If they hadn’t done this, most retailers and distributors in the state would have been unable to do business by August 1st because of “Inactive” temporary permits. The advantage to the state for issuing “Provisionals” is that they can start collecting the license fees on the farmers, which they did not have to pay with a Temporary.
Trying to milk exact numbers from the CDFA database is not easy. We ended up having to more or less hand count and add the totals from many spreadsheets. As of this writing, and as far as we can tell, the state has only extended “Provisional” or “Annual” cultivation licenses to just over 2,000 farms. In addition, there are more than 4,000 of the so-called “Temporary Cultivation Licenses” from the state which are listed as “inactive.” So if there really were 50,000 to 60,000 growers in California prior to 2016, only about three and a half percent currently have cultivation licenses.
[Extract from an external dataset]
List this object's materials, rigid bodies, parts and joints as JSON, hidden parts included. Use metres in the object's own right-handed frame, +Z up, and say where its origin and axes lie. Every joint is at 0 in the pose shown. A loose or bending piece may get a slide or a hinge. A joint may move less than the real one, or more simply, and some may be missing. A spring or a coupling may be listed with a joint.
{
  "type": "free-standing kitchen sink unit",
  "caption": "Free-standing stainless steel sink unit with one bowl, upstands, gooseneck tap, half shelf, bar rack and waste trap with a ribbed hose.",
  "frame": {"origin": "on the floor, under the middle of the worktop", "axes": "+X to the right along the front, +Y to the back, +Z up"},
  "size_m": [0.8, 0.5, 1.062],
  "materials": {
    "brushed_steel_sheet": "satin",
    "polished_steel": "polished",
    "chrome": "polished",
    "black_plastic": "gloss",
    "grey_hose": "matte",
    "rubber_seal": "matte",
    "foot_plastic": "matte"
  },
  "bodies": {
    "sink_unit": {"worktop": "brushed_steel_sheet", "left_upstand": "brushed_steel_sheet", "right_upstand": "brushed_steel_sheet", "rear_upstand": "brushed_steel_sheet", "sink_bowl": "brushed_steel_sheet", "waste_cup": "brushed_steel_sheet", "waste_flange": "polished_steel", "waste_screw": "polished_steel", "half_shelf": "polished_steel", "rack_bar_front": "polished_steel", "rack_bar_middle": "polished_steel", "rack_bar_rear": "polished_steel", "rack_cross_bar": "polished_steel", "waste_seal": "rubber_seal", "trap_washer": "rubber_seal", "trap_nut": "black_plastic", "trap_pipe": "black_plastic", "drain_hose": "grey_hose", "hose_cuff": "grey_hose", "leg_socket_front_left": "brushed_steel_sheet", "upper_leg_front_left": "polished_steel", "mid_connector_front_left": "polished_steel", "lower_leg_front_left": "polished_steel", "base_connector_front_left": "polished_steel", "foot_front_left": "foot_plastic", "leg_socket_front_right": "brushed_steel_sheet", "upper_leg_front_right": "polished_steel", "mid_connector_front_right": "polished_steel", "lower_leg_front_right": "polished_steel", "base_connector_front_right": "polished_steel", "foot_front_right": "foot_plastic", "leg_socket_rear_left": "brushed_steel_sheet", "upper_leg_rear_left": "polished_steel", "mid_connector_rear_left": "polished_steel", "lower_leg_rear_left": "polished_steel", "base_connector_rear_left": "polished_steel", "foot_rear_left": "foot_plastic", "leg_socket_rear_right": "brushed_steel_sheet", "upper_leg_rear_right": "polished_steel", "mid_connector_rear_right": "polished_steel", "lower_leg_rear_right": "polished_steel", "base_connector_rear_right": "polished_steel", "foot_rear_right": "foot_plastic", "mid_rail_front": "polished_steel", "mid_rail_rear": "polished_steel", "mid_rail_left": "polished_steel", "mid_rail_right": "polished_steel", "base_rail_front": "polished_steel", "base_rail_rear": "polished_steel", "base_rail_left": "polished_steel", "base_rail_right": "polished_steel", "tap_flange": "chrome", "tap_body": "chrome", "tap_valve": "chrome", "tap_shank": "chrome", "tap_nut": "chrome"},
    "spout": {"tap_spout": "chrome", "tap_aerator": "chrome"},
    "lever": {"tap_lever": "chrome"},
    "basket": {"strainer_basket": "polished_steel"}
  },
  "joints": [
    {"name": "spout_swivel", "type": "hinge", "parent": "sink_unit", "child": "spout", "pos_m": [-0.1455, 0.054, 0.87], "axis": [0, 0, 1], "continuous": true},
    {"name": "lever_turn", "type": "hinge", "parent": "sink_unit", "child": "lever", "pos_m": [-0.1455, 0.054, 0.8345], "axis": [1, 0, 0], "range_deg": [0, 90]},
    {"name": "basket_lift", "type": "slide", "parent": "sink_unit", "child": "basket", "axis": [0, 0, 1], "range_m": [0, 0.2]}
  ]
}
That leaves somewhere around 50,000 growers still out in the cold. With so many Emerald Triangle cultivators getting busted, how many of them do you suppose are still growing? This is one reason the price of free market cannabis is climbing again.
Casey O’Neill summed it up perfectly:
Community members find themselves caught between the rock of enforcement and the hard place of a convoluted and unaffordable permitting process. Enforcement without opportunity is a broken paradigm.
There is no incentive for coming into compliance. Essentially, all stick and no carrot. As local longtime activist Darryl Cherney stated at the meeting in Humboldt last weekend, “This government is turning all us hippies into Libertarians!”